Print the entire listing. Each line must match the original exactly.
╭─ Given information
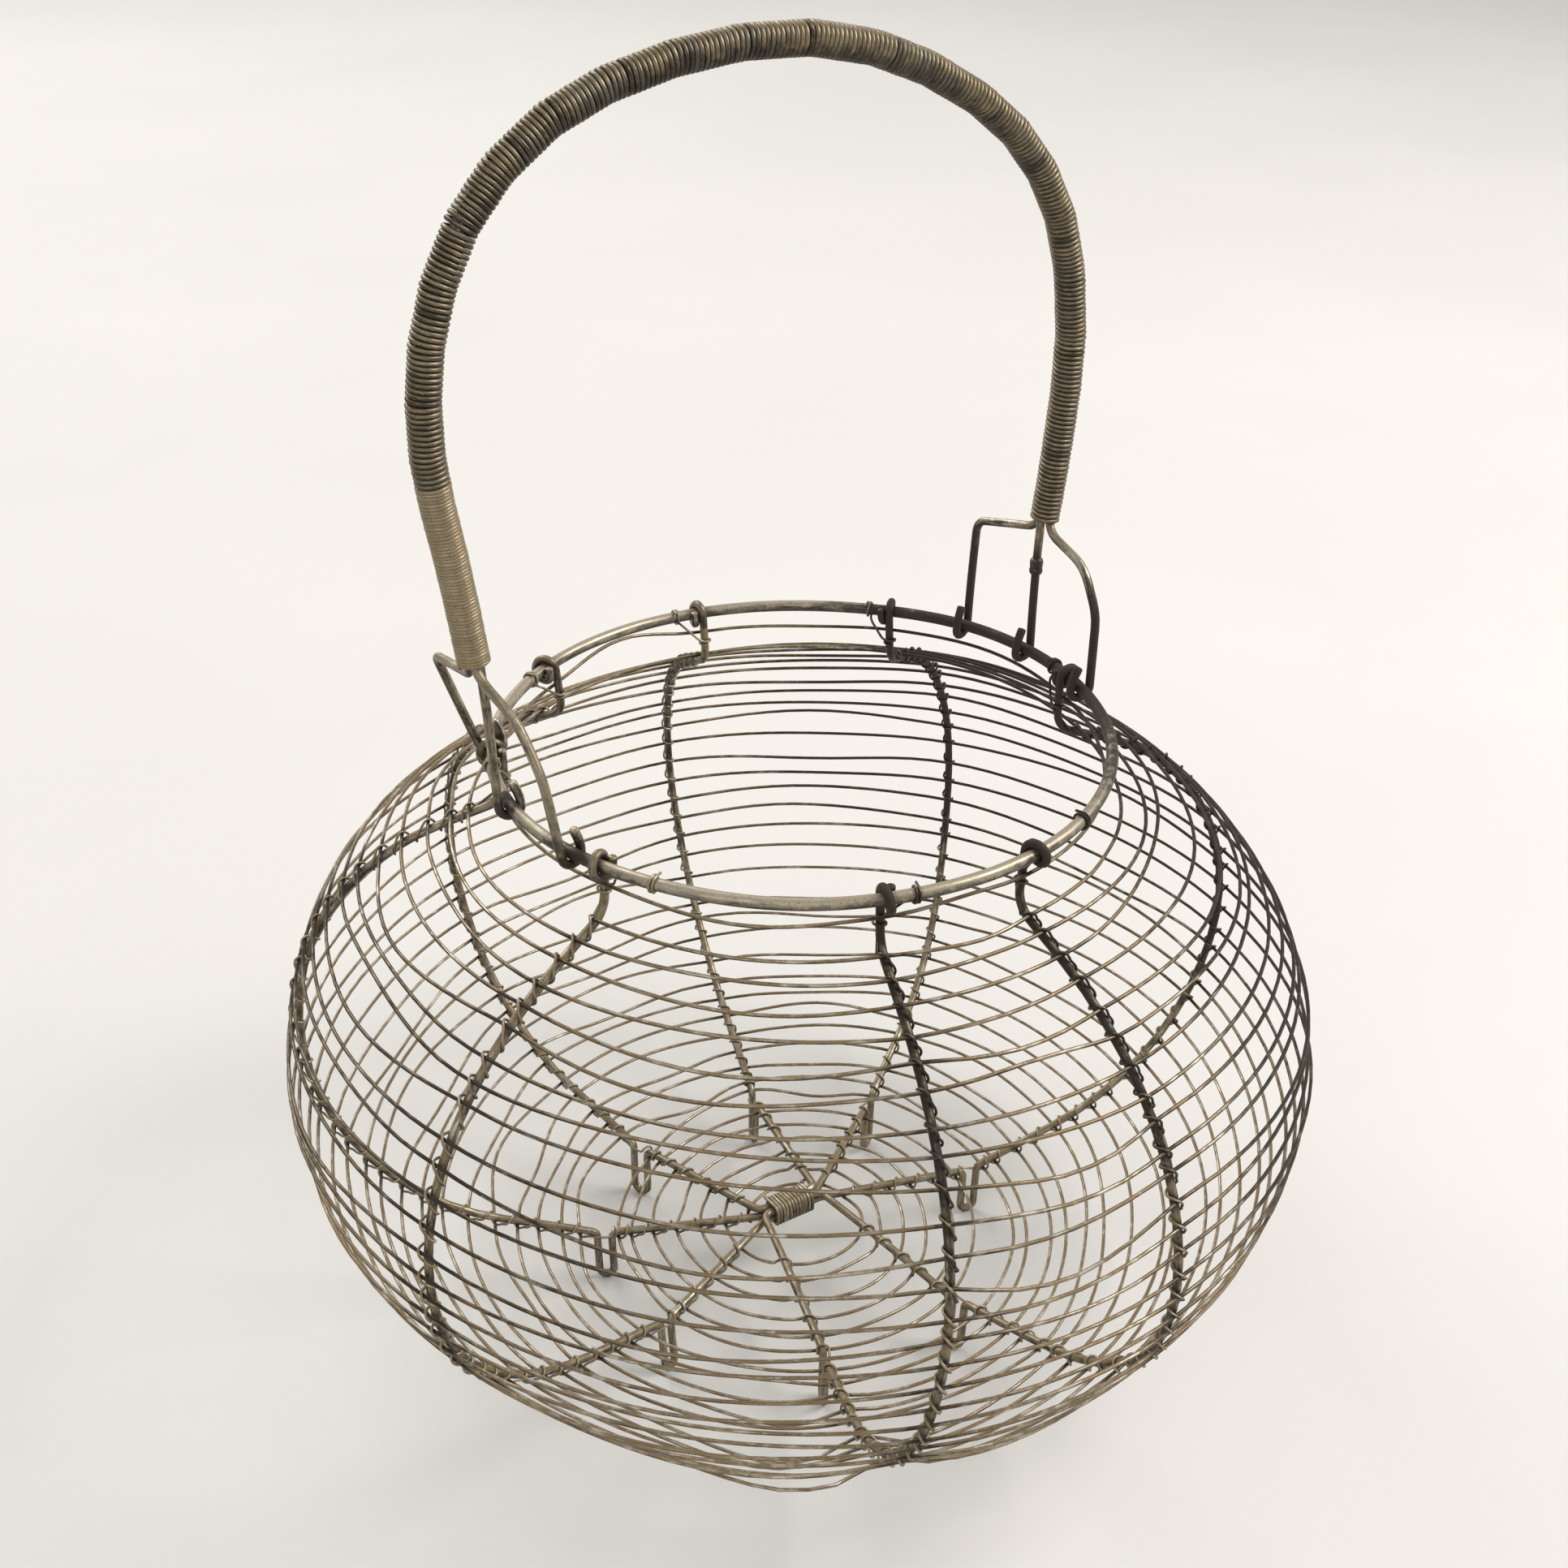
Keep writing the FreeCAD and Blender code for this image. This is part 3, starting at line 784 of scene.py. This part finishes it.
def near(points, spots, width):
    """For each point, 1 at a spot and less further off, over a width."""
    gaps = np.linalg.norm(np.asarray(points)[:, None, :] - np.asarray(spots)[None, :, :], axis=2).min(1)
    return np.exp(-((gaps / width) ** 2))


def on_rim(sizes, azimuths):
    """Points on the rim's centreline at azimuths."""
    return np.array([polar(sizes.rim_radius, azimuth, sizes.rim_height) for azimuth in azimuths])


def grip_line(distance_out):
    """The grip's corners, moved outwards from the arch's centreline, as (x, z) in metres."""
    line = np.array(GRIP_CORNERS) * MM
    moved = []
    for number, point in enumerate(line):
        into = unit(point - line[number - 1]) if number else unit(line[1] - line[0])
        out = unit(line[number + 1] - point) if number < len(line) - 1 else into
        turned = into + out
        moved.append(point + unit(np.array((-turned[1], turned[0]))) * distance_out)
    return moved


def hook_corners(sizes, handle, azimuth):
    """Corners of a hook on the rim: down outside it, under it and up inside to a cut end."""
    half_side = sizes.rim_wire / 2 + handle.wire / 2 + sizes.gap
    places = (
        (half_side, -half_side), (-half_side, -half_side), (-half_side, handle.tip_rise / 4),
        (-half_side / 3, handle.tip_rise),
    )
    return [polar(sizes.rim_radius + out, azimuth, sizes.rim_height + up) for out, up in places]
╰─
Exercise response
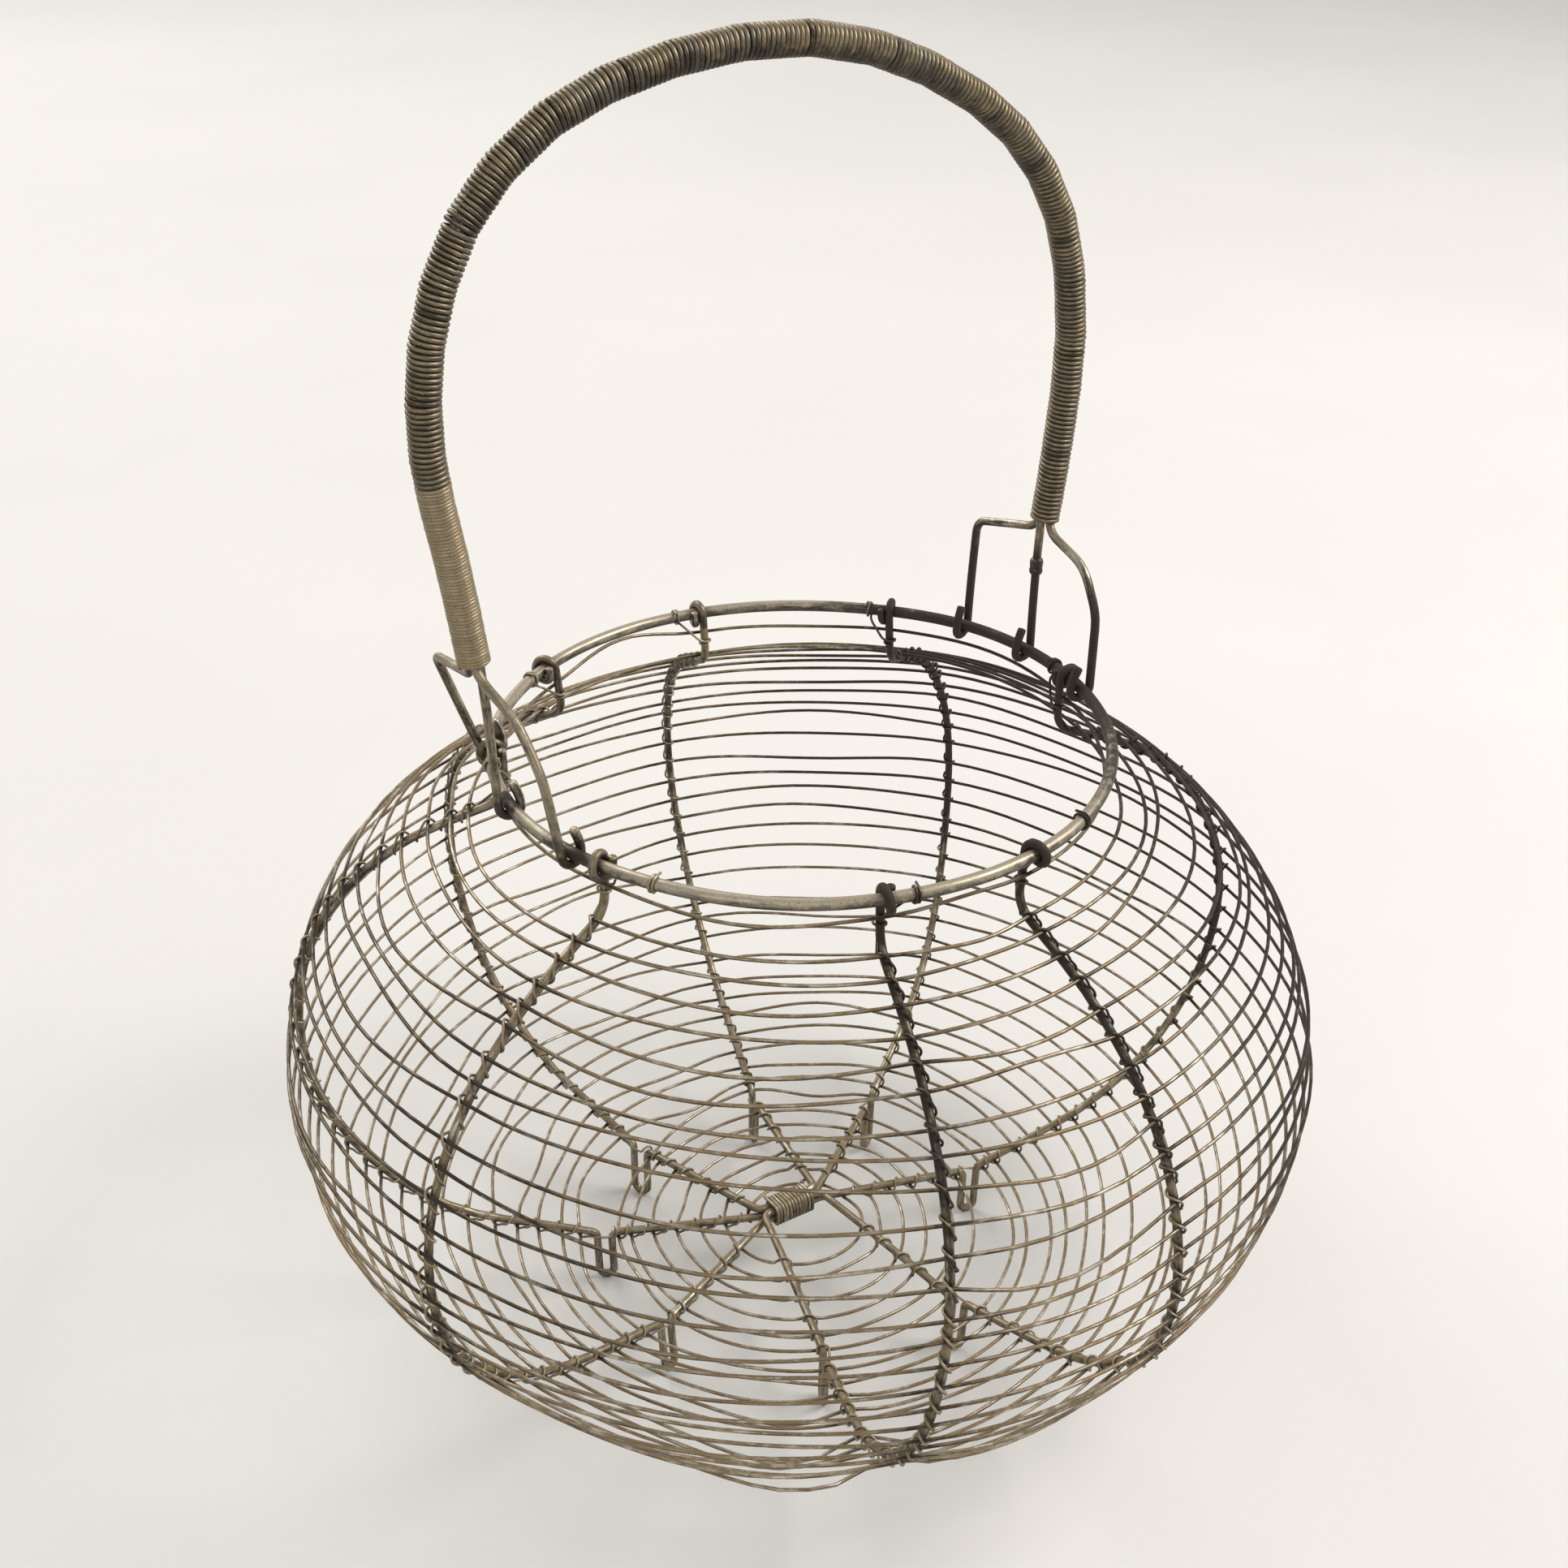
Keep writing the FreeCAD and Blender code for this image. This is part 3, starting at line 784 of scene.py. This part finishes it.
def near(points, spots, width):
    """For each point, 1 at a spot and less further off, over a width."""
    gaps = np.linalg.norm(np.asarray(points)[:, None, :] - np.asarray(spots)[None, :, :], axis=2).min(1)
    return np.exp(-((gaps / width) ** 2))


def on_rim(sizes, azimuths):
    """Points on the rim's centreline at azimuths."""
    return np.array([polar(sizes.rim_radius, azimuth, sizes.rim_height) for azimuth in azimuths])


def grip_line(distance_out):
    """The grip's corners, moved outwards from the arch's centreline, as (x, z) in metres."""
    line = np.array(GRIP_CORNERS) * MM
    moved = []
    for number, point in enumerate(line):
        into = unit(point - line[number - 1]) if number else unit(line[1] - line[0])
        out = unit(line[number + 1] - point) if number < len(line) - 1 else into
        turned = into + out
        moved.append(point + unit(np.array((-turned[1], turned[0]))) * distance_out)
    return moved


def hook_corners(sizes, handle, azimuth):
    """Corners of a hook on the rim: down outside it, under it and up inside to a cut end."""
    half_side = sizes.rim_wire / 2 + handle.wire / 2 + sizes.gap
    places = (
        (half_side, -half_side), (-half_side, -half_side), (-half_side, handle.tip_rise / 4),
        (-half_side / 3, handle.tip_rise),
    )
    return [polar(sizes.rim_radius + out, azimuth, sizes.rim_height + up) for out, up in places]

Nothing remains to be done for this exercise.